How to Survive a Garden Gnome Attack
by Chuck Sambuchino
You’ve always felt vaguely uneasy about garden gnomes. That frozen smile. Those painted eyes that seem to follow you as you walk past. The way they somehow appear on the other side of the yard overnight. You dismissed these feelings as paranoia. Chuck Sambuchino is here to tell you: your instincts were correct.
How to Survive a Garden Gnome Attack is presented as a serious survival manual — because that’s the only tone that works. Sambuchino catalogs gnome behavior, establishes threat assessment protocols, and provides concrete defense strategies, all delivered with the clinical detachment of someone who has clearly seen things. The book covers everything from identifying a pre-attack surveillance pattern to what to do when you’re outnumbered in your own vegetable patch.
What makes this work as humor is the specificity. A vague parody of danger is just weird.
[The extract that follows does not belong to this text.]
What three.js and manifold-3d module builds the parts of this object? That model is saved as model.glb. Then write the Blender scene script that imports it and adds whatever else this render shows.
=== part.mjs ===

But a detailed, tactical breakdown of ceramic figure threat response, with illustrated diagrams and gear recommendations? That’s a masterpiece. The book has enough actual structure to feel like a real guide, which makes each absurd detail land that much harder.
Perfect for the person who collects garden gnomes (perhaps a warning), the person who hates them (vindication at last), or anyone who has looked out their kitchen window at 2am and thought, wait, was that one there before? Spoiler: no. No it was not.